[Entries with model source code]
***

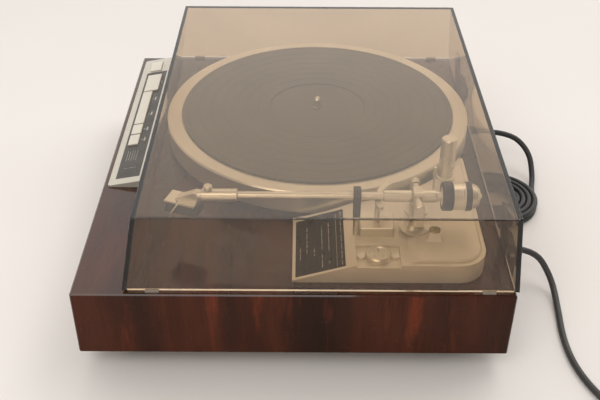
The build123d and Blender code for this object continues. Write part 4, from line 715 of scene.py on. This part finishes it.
# Counterweight: its dark band, and the scale round the ring before it.
BAND_AT, BAND_WIDE, BAND_BREAK = 20.2 * MM, 5.4 * MM, 0.4 * MM
BAND_ROOT, BAND_EDGE, BAND_FACE = -0.6 * MM, 0.02 * MM, 0.06 * MM  # from the metal outwards
ring_c = middle_of("weight_dial")
body_low, body_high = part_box("counterweight")
band_r = (body_high.z - body_low.z) / 2
band = [(band_r + out, y) for out, y in (
    (BAND_ROOT, 0), (BAND_EDGE, 0), (BAND_FACE, BAND_BREAK), (BAND_FACE, BAND_WIDE - BAND_BREAK),
    (BAND_EDGE, BAND_WIDE), (BAND_ROOT, BAND_WIDE), (BAND_ROOT, 0),
)]
lay = Matrix.Translation((ring_c.x, body_low.y + BAND_AT, ring_c.z))
lay = lay @ Matrix.Rotation(-math.pi / 2, 4, "X")
piece("weight_band", lathe_shape(band, 96, lay), "counterweight", dark_ring, 30)

RING_MARKS, RING_FIGURE_EVERY = 36, 6
RING_EDGE = -4.0  # where the marks start, from the ring's middle
ring_low, ring_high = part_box("weight_dial")
ring_r = (ring_high.z - ring_low.z) / 2
marks = bmesh.new()
for k in range(RING_MARKS):
    out = (Matrix.Translation(ring_c) @ Matrix.Rotation(2 * math.pi * k / RING_MARKS, 4, "Y")
           @ Matrix.Translation((0, 0, ring_r)))
    figure, lesser = divmod(k, RING_FIGURE_EVERY)
    long = 1.8 if lesser else 3.0
    slab(marks, out, 0, RING_EDGE + long / 2, 0.25, long)
    if not lesser:
        numeral(marks, str(figure), 2.6, out @ at(0, 1.7))
piece("weight_marks", marks, "weight_dial", print_pale)


# ------------------------------------------------------------------ floor, lamps and sky
FLOOR_CELLS, FLOOR_HALF = 24, 6.0
steps = [-FLOOR_HALF + 2 * FLOOR_HALF * k / FLOOR_CELLS for k in range(FLOOR_CELLS + 1)]
shape = bmesh.new()
grid = [[shape.verts.new((x, y, 0)) for y in steps] for x in steps]
for here, there in zip(grid, grid[1:]):
    for j in range(FLOOR_CELLS):
        shape.faces.new((here[j], there[j], there[j + 1], here[j + 1]))
mesh = bpy.data.meshes.new("floor")
shape.to_mesh(mesh)
shape.free()
floor = bpy.data.objects.new("floor", mesh)
scene.collection.objects.link(floor)
paper = Shade("floor_paper", Roughness=0.85, Specular_IOR_Level=0.1)
paper.colour(paper.ramp(paper.noise(3.0, 3.0, 0.5),
                        (0.3, (0.83, 0.79, 0.755)), (0.7, (0.85, 0.81, 0.775))))
mesh.materials.append(paper.material)


def lamp(name, place, aim, wide, deep, power, colour):
    light = bpy.data.lights.new(name, "AREA")
    light.shape = "RECTANGLE"
    light.size, light.size_y = wide, deep
    light.energy = power
    light.color = colour
    obj = bpy.data.objects.new(name, light)
    obj.location = place
    obj.rotation_euler = (Vector(aim) - Vector(place)).to_track_quat("-Z", "Y").to_euler()
    scene.collection.objects.link(obj)


lamp("key_lamp", (1.7, -0.7, 2.0), (0, 0, 0.1), 1.9, 1.5, 26.0, (1.0, 0.975, 0.95))
lamp("low_lamp", (2.3, -0.5, 0.5), (0.1, 0, 0.05), 1.6, 0.6, 6.0, (1.0, 0.97, 0.94))
lamp("fill_lamp", (-0.7, 1.1, 2.3), (0, 0, 0.05), 1.4, 1.2, 12.0, (1.0, 0.985, 0.965))

# The sky is bright behind the player, as the camera sees it, and darker behind the camera.
world = bpy.data.worlds.new("World")
scene.world = world
world.use_nodes = True
nodes, links = world.node_tree.nodes, world.node_tree.links
sky = nodes["Background"]
sky.inputs["Color"].default_value = (1.0, 0.975, 0.945, 1)
heading = nodes.new("ShaderNodeSeparateXYZ")
grading = nodes.new("ShaderNodeMapRange")
links.new(nodes.new("ShaderNodeTexCoord").outputs["Generated"], heading.inputs[0])
links.new(heading.outputs["X"], grading.inputs["Value"])
grading.interpolation_type = "SMOOTHSTEP"
for name, value in (("From Min", -0.95), ("From Max", 0.6), ("To Min", 1.54), ("To Max", 0.22)):
    grading.inputs[name].default_value = value
links.new(grading.outputs[0], sky.inputs["Strength"])

scene.view_settings.view_transform = "Standard"
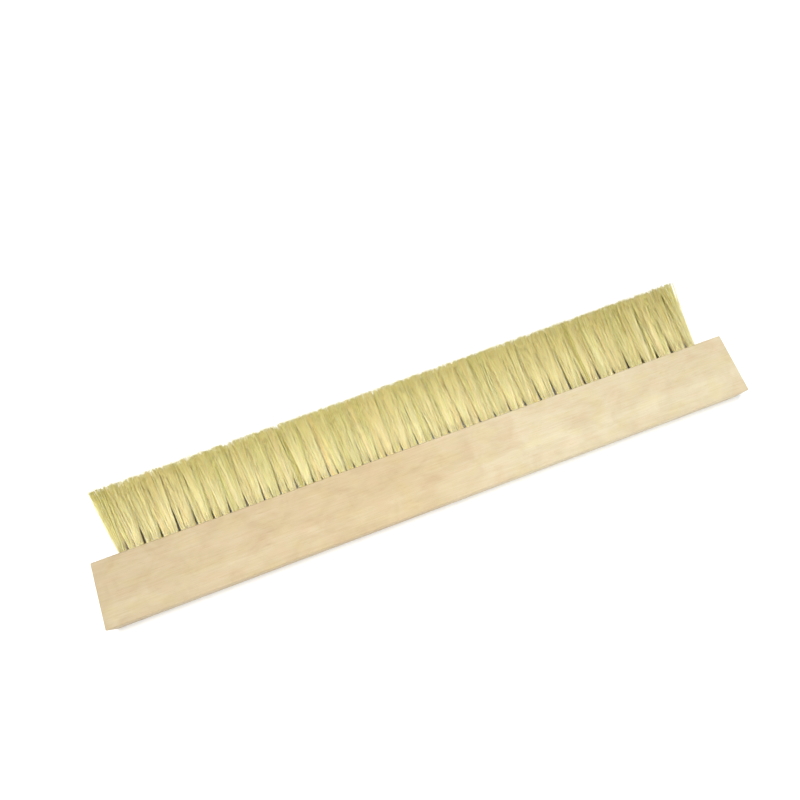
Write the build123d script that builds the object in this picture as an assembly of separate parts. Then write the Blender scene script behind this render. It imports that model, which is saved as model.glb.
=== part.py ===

***

Written problem ▸ Extract, word for word, each line of the listing above.

Result ▸
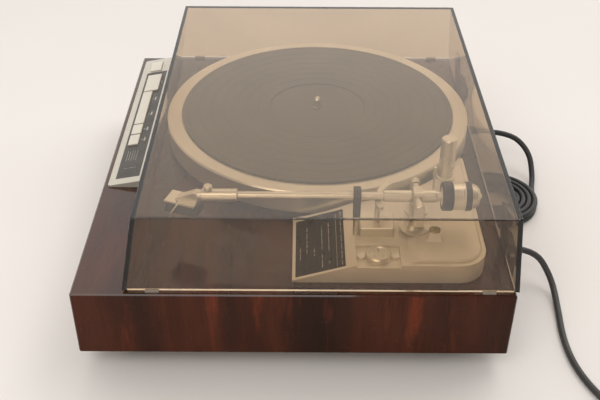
The build123d and Blender code for this object continues. Write part 4, from line 715 of scene.py on. This part finishes it.
# Counterweight: its dark band, and the scale round the ring before it.
BAND_AT, BAND_WIDE, BAND_BREAK = 20.2 * MM, 5.4 * MM, 0.4 * MM
BAND_ROOT, BAND_EDGE, BAND_FACE = -0.6 * MM, 0.02 * MM, 0.06 * MM  # from the metal outwards
ring_c = middle_of("weight_dial")
body_low, body_high = part_box("counterweight")
band_r = (body_high.z - body_low.z) / 2
band = [(band_r + out, y) for out, y in (
    (BAND_ROOT, 0), (BAND_EDGE, 0), (BAND_FACE, BAND_BREAK), (BAND_FACE, BAND_WIDE - BAND_BREAK),
    (BAND_EDGE, BAND_WIDE), (BAND_ROOT, BAND_WIDE), (BAND_ROOT, 0),
)]
lay = Matrix.Translation((ring_c.x, body_low.y + BAND_AT, ring_c.z))
lay = lay @ Matrix.Rotation(-math.pi / 2, 4, "X")
piece("weight_band", lathe_shape(band, 96, lay), "counterweight", dark_ring, 30)

RING_MARKS, RING_FIGURE_EVERY = 36, 6
RING_EDGE = -4.0  # where the marks start, from the ring's middle
ring_low, ring_high = part_box("weight_dial")
ring_r = (ring_high.z - ring_low.z) / 2
marks = bmesh.new()
for k in range(RING_MARKS):
    out = (Matrix.Translation(ring_c) @ Matrix.Rotation(2 * math.pi * k / RING_MARKS, 4, "Y")
           @ Matrix.Translation((0, 0, ring_r)))
    figure, lesser = divmod(k, RING_FIGURE_EVERY)
    long = 1.8 if lesser else 3.0
    slab(marks, out, 0, RING_EDGE + long / 2, 0.25, long)
    if not lesser:
        numeral(marks, str(figure), 2.6, out @ at(0, 1.7))
piece("weight_marks", marks, "weight_dial", print_pale)


# ------------------------------------------------------------------ floor, lamps and sky
FLOOR_CELLS, FLOOR_HALF = 24, 6.0
steps = [-FLOOR_HALF + 2 * FLOOR_HALF * k / FLOOR_CELLS for k in range(FLOOR_CELLS + 1)]
shape = bmesh.new()
grid = [[shape.verts.new((x, y, 0)) for y in steps] for x in steps]
for here, there in zip(grid, grid[1:]):
    for j in range(FLOOR_CELLS):
        shape.faces.new((here[j], there[j], there[j + 1], here[j + 1]))
mesh = bpy.data.meshes.new("floor")
shape.to_mesh(mesh)
shape.free()
floor = bpy.data.objects.new("floor", mesh)
scene.collection.objects.link(floor)
paper = Shade("floor_paper", Roughness=0.85, Specular_IOR_Level=0.1)
paper.colour(paper.ramp(paper.noise(3.0, 3.0, 0.5),
                        (0.3, (0.83, 0.79, 0.755)), (0.7, (0.85, 0.81, 0.775))))
mesh.materials.append(paper.material)


def lamp(name, place, aim, wide, deep, power, colour):
    light = bpy.data.lights.new(name, "AREA")
    light.shape = "RECTANGLE"
    light.size, light.size_y = wide, deep
    light.energy = power
    light.color = colour
    obj = bpy.data.objects.new(name, light)
    obj.location = place
    obj.rotation_euler = (Vector(aim) - Vector(place)).to_track_quat("-Z", "Y").to_euler()
    scene.collection.objects.link(obj)


lamp("key_lamp", (1.7, -0.7, 2.0), (0, 0, 0.1), 1.9, 1.5, 26.0, (1.0, 0.975, 0.95))
lamp("low_lamp", (2.3, -0.5, 0.5), (0.1, 0, 0.05), 1.6, 0.6, 6.0, (1.0, 0.97, 0.94))
lamp("fill_lamp", (-0.7, 1.1, 2.3), (0, 0, 0.05), 1.4, 1.2, 12.0, (1.0, 0.985, 0.965))

# The sky is bright behind the player, as the camera sees it, and darker behind the camera.
world = bpy.data.worlds.new("World")
scene.world = world
world.use_nodes = True
nodes, links = world.node_tree.nodes, world.node_tree.links
sky = nodes["Background"]
sky.inputs["Color"].default_value = (1.0, 0.975, 0.945, 1)
heading = nodes.new("ShaderNodeSeparateXYZ")
grading = nodes.new("ShaderNodeMapRange")
links.new(nodes.new("ShaderNodeTexCoord").outputs["Generated"], heading.inputs[0])
links.new(heading.outputs["X"], grading.inputs["Value"])
grading.interpolation_type = "SMOOTHSTEP"
for name, value in (("From Min", -0.95), ("From Max", 0.6), ("To Min", 1.54), ("To Max", 0.22)):
    grading.inputs[name].default_value = value
links.new(grading.outputs[0], sky.inputs["Strength"])

scene.view_settings.view_transform = "Standard"
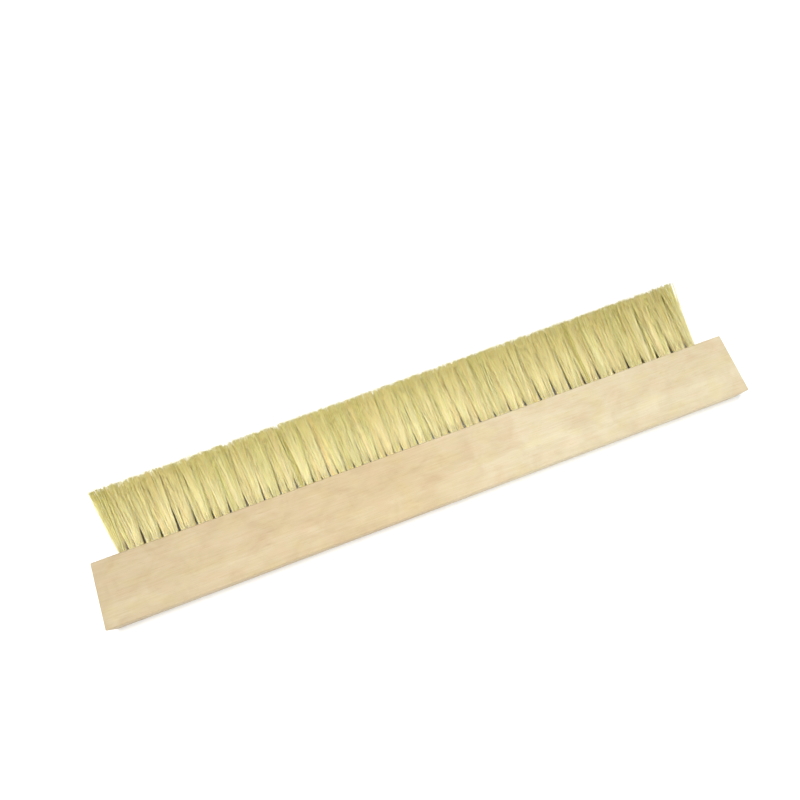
Write the build123d script that builds the object in this picture as an assembly of separate parts. Then write the Blender scene script behind this render. It imports that model, which is saved as model.glb.
=== part.py ===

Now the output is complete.